Public Policy Forum Blog

Some Local Government Issues to Watch as the White House Changes Hands

As the dust settles from an historic 2016 election, my mind turns to how the shift in control of the White House may impact some critical fiscal and policy issues facing our largest local governments. While it's obviously far too early to tell, here are a few issues that bear careful watching:

  • Milwaukee Streetcar. The City of Milwaukee is counting on federal grants to help finance extensions beyond the initial 2.2-mile route, which may be critical to the streetcar's long-term viability. The anticipated source of funding is the Transportation Investment Generating Economic Recovery (TIGER) program, which was initiated by President Obama in 2009. The program's future may now be in question given traditional Republican opposition to fixed rail transit, though President-elect Trump hails from a city that is reliant on mass transit and he indicated support for infrastructure investment in his election night acceptance speech.
  • City of Milwaukee and Milwaukee County Roads and Bridges. As we pointed out in A Fork in the Road?, our September report on local road and bridge needs, both the City and County will be highly dependent on federal funds to address a growing list of major street, trunk highway, and bridge reconstruction projects. Again, it is difficult to prognosticate how this situation will be impacted by a Trump presidency. On the one hand, as noted above, the President-elect is touting the need "to rebuild our highways (and) bridges;" on the other, he has voiced opposition to new transportation taxes and tolls, calling into question how these investments would be paid for and whether any presidential infrastructure initiative would trickle down to the local level.
  • Milwaukee Police Department (MPD). As the Forum has discussed at length in Making Ends Meet, our assessment of the City of Milwaukee's fiscal condition, as well as our recent 2017 City of Milwaukee budget brief, one of the fundamental financial challenges facing City leaders is the need to accommodate growth in MPD's fixed costs within the City's highly constrained revenue streams. President-elect Trump emphasized "law and order" during his campaign – might that translate into new or enhanced sources of grant funding for large urban police departments?
  • Milwaukee County Behavioral Health Division (BHD). As the Forum explained in our March 2015 fiscal analysis of mental health redesign in Milwaukee County, BHD's Mental Health Complex is highly dependent on federal Medicaid funds and has benefited from a reduction in uninsured patients as a result of the Affordable Care Act (ACA). President-elect Trump's vow to "repeal and replace" the ACA could have significant impacts on BHD's finances, though it obviously cannot be determined at this time what the eventual impacts will be.

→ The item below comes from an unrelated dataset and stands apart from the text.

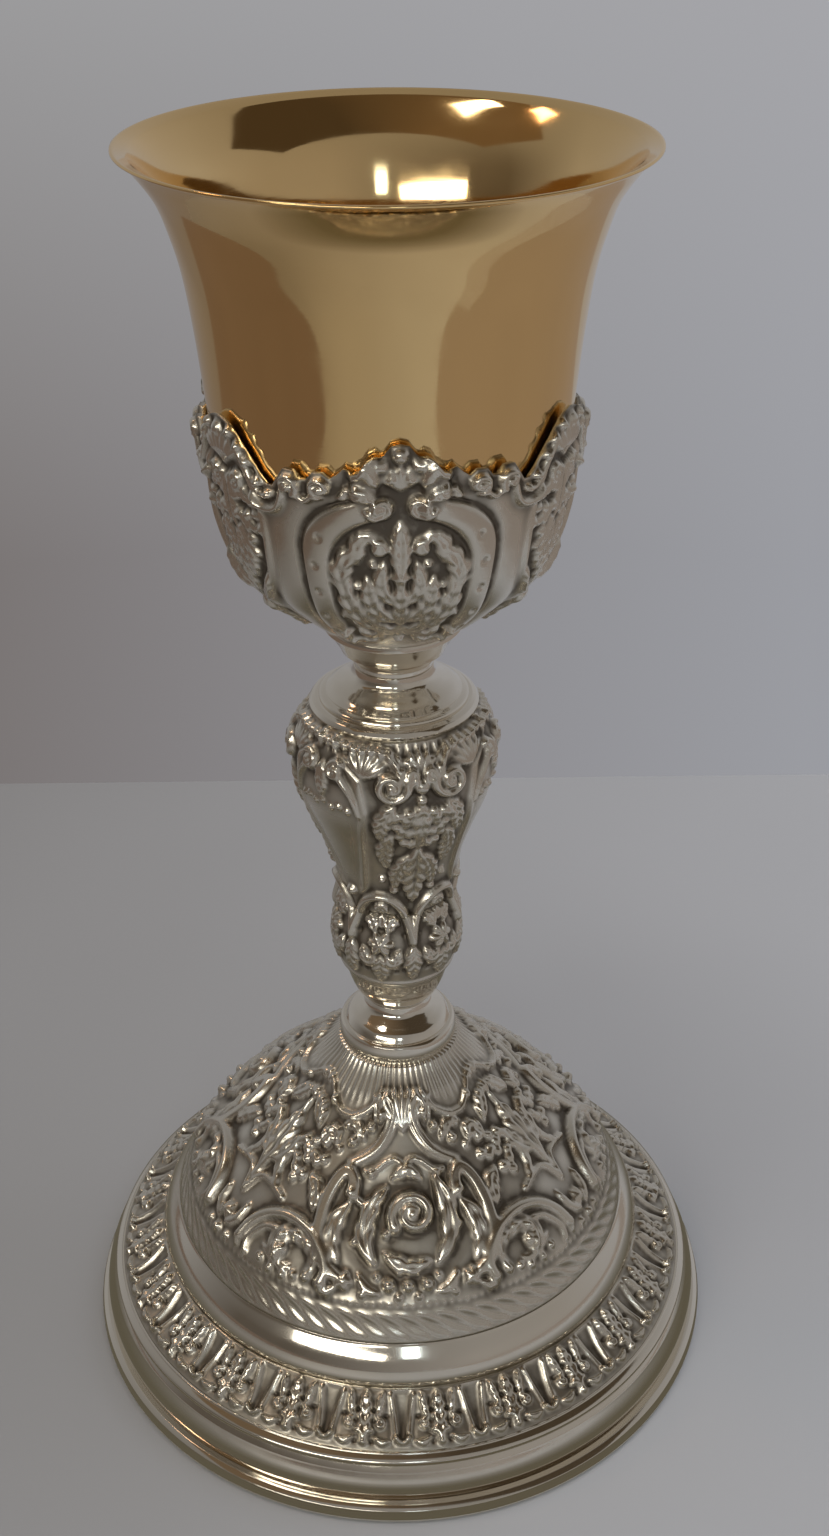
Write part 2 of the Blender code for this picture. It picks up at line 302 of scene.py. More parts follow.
class Relief:
    """Ornament over one sector of a turned surface.

    The surface is mapped flat with azimuth across and distance over radius down, so a shape keeps its
    proportions anywhere on it.  Sizes are millimetres, and places are (azimuth in degrees, height).
    Each shape is drawn for every one of the sides: as given, and mirrored about azimuth 0.
    """

    def __init__(self, radius, height, down, across):
        self.radius, self.height, self.down = radius, height, down
        self.half = -across[0]
        self.across = np.broadcast_to(across, radius.shape)
        self.sides = MIRRORED
        order = np.argsort(height[:, 0])
        self.rows = height[order, 0], down[order, 0], radius[order, 0]
        self.ground = np.zeros(radius.shape)
        self.raised = np.zeros(radius.shape)

    def place(self, spot, side=1):
        azimuth, height = spot
        return (side * math.radians(azimuth), float(np.interp(height, *self.rows[:2])))

    def radius_at(self, spot):
        return float(np.interp(spot[1], self.rows[0], self.rows[2]))

    def wrap(self, across):
        return (across + self.half) % (2 * self.half) - self.half

    def offsets(self, spot, side, reach):
        """Cells within reach of the spot, and their offsets from it in millimetres."""
        x, y = self.place(spot, side)
        scale = self.radius_at(spot)
        dx = self.wrap(self.across - x) * scale
        dy = (self.down - y) * scale
        near = (np.abs(dx) < reach) & (np.abs(dy) < reach)
        return near, dx[near], dy[near]

    def put(self, near, values):
        self.raised[near] = np.maximum(self.raised[near], values)

    def ball(self, size, height, *spots):
        """Beads of one size."""
        for spot, side in product(spots, self.sides):
            near, dx, dy = self.offsets(spot, side, size)
            self.put(near, height * bulge(np.hypot(dx, dy) / size))

    def punch(self, size, depth, *spots):
        """Small round dents."""
        for spot, side in product(spots, self.sides):
            near, dx, dy = self.offsets(spot, side, 2 * size)
            dent = np.exp(-((dx * dx + dy * dy) / size ** 2) ** 2)
            self.ground[near] -= depth * dent
            self.raised[near] -= depth * dent * (self.raised[near] > 0)

    def line(self, spots, side):
        """A smooth line through the spots: its points on the map, and the mean radius there."""
        path = curve([self.place(spot, side) for spot in spots], 12)
        scale = float(np.mean([self.radius_at(spot) for spot in spots]))
        count = max(8, int(lengths(path)[-1] * scale / STROKE_SPACING))
        return even(path, count), scale

    def along(self, path, scale, reach):
        """For cells near the path: which, signed distance to it in mm, share along it, overrun."""
        low, high = path.min(0), path.max(0)
        middle = (low[0] + high[0]) / 2
        dx_all = self.wrap(self.across - middle)
        span = reach / scale
        near = (np.abs(dx_all) < (high[0] - low[0]) / 2 + span) \
            & (self.down > low[1] - span) & (self.down < high[1] + span)
        x = dx_all[near] + middle
        y = self.down[near]
        radius = self.radius[near]
        gap = (x[:, None] - path[:, 0]) ** 2 + (y[:, None] - path[:, 1]) ** 2
        best = gap.argmin(1)
        tangent = np.gradient(path, axis=0)
        tangent /= np.linalg.norm(tangent, axis=1)[:, None]
        off_x, off_y = x - path[best, 0], y - path[best, 1]
        run = off_x * tangent[best, 0] + off_y * tangent[best, 1]
        side_of = off_x * tangent[best, 1] - off_y * tangent[best, 0]
        step = np.linalg.norm(path[1] - path[0])
        share = np.clip((best + np.clip(run / step, -0.5, 0.5)) / (len(path) - 1), 0, 1)
        ends = (best == 0) & (run < 0) | (best == len(path) - 1) & (run > 0)
        overrun = np.where(ends, np.abs(run), 0) * radius
        return near, side_of * radius, share, overrun

    def stroke(self, spots, width, height, ends=(1, 1), flutes=0, notches=0, hollow=0.0):
        """A raised rounded band.  ends scale its width there, flutes run along it, notches across it."""
        for side in self.sides:
            path, scale = self.line(spots, side)
            near, off, share, overrun = self.along(path, scale, 1.5 * width)
            wide = width * (ends[0] + (ends[1] - ends[0]) * share)
            across = np.hypot(off, overrun) / wide
            form = bulge(across)
            if hollow:
                form = form * (1 - hollow * np.clip(1 - (across / 0.62) ** 2, 0, 1))
            if flutes:
                form = form * (0.74 + 0.26 * np.cos(2 * math.pi * flutes * off / wide / 2))
            if notches:
                slant = share * notches + 0.45 * np.abs(off) / wide
                form = form * (0.80 + 0.20 * np.cos(2 * math.pi * slant))
            self.put(near, height * np.minimum(1, wide / width * 1.2) * form)

    def leaf(self, spots, width, height, lobes):
        """A serrated leaf on a curved midrib, with a groove along it and a vein to each lobe."""
        for side in self.sides:
            path, scale = self.line(spots, side)
            near, off, share, overrun = self.along(path, scale, 1.1 * width)
            fan = share * lobes - 0.9 * np.abs(off) / width
            frond = np.abs(np.sin(math.pi * (fan + 0.25)))
            swell = np.sin(math.pi * np.clip(share * 0.86 + 0.10, 0, 1)) ** 0.7
            wide = np.maximum(width * swell * (0.70 + 0.30 * frond ** 0.6), LEAF_TIP)
            across = np.hypot(off, overrun) / wide
            form = bulge(across)
            vein = 0.80 + 0.20 * frond
            groove = 1 - 0.38 * np.exp(-(off / (0.16 * width)) ** 2)
            self.put(near, height * form * vein * groove)

    def volute(self, spot, size, turns, start_deg, hand, width, height):
        """A rolled scroll end: a band that winds in to a bead.  start_deg is where its outer end lies."""
        scale = self.radius_at(spot)
        x, y = self.place(spot)
        angles = np.linspace(0, turns * 2 * math.pi, int(26 * turns) + 4)
        shrink = 1 - 0.72 * np.linspace(0, 1, len(angles)) ** 0.9
        turn = math.radians(start_deg) + hand * angles
        path = np.stack([
            x + size / scale * shrink * np.cos(turn), y - size / scale * shrink * np.sin(turn),
        ], 1)
        for side in self.sides:
            mine = path * (side, 1)
            near, off, share, overrun = self.along(mine, scale, 1.4 * width)
            wide = width * (1 - 0.45 * share)
            form = bulge(np.hypot(off, overrun) / wide)
            self.put(near, height * form * (1 + 0.25 * share))
        self.ball(0.36 * size, 1.25 * height, spot)

    def shell(self, spot, facing_deg, size, half_deg, ribs, height):
        """A fan of ribs from the spot.  facing_deg is where its middle points: 0 right, 90 up."""
        for side in self.sides:
            near, dx, dy = self.offsets(spot, side, 1.1 * size)
            facing = math.radians(facing_deg if side > 0 else 180 - facing_deg)
            angle = np.arctan2(-dy, dx) - facing
            angle = (angle + math.pi) % (2 * math.pi) - math.pi
            phase = angle / math.radians(half_deg) * ribs / 2
            reach = size * (0.88 + 0.12 * np.abs(np.cos(math.pi * phase)))
            out = np.hypot(dx, dy) / reach
            inside = (np.abs(angle) < math.radians(half_deg)) & (out < 1)
            form = bulge(out ** 2) * (0.35 + 0.65 * np.sqrt(out))
            rib = 0.62 + 0.38 * np.abs(np.cos(math.pi * phase))
            self.put(near, height * form * rib * inside)

    def flower(self, spot, size, petals, height):
        for side in self.sides:
            near, dx, dy = self.offsets(spot, side, size)
            angle = np.arctan2(dy, dx)
            petal = np.abs(np.cos(petals * angle / 2))
            out = np.hypot(dx, dy) / (size * (0.72 + 0.28 * petal))
            form = np.sqrt(np.clip(1 - (out - 0.15) ** 2 / 0.72, 0, 1)) * (0.55 + 0.45 * petal)
            self.put(near, height * form * (out < 1))
        self.ball(0.3 * size, 1.15 * height, spot)

    def grapes(self, spot, berry, rows, lean=0.0):
        """A hanging bunch: rows lists how many berries lie side by side, from the top down."""
        per_deg = math.radians(1) * self.radius_at(spot)
        slope = 1.25
        for row, count in enumerate(rows):
            for k in range(count):
                jitter = 0.3 * berry * math.sin(12.9 * k + 7.3 * row)
                across = (k - (count - 1) / 2) * 1.6 * berry + lean * row + jitter
                azimuth = spot[0] + across / per_deg
                height = spot[1] - (row * 1.5 + 0.5 * math.cos(5.1 * k + 2.7 * row)) * berry / slope
                self.ball(berry * (1 + 0.08 * math.sin(5 * k + 3 * row)),
                          berry * (1.05 + 0.12 * math.cos(7 * k + row)), (azimuth, height))

    def total(self):
        return blur(self.ground + self.raised, RELIEF_BLUR)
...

Obviously, there are several other local policy and funding issues that could be affected (positively or negatively) by last night's elections, and it will take some time for all of this to play out. In addition, the President will need to work with Congress on all of these matters, and the results of those deliberations are similarly unpredictable. We'll use this space in the weeks and months ahead to stay on top of the issues raised above and other Washington-related policy impacts that emerge.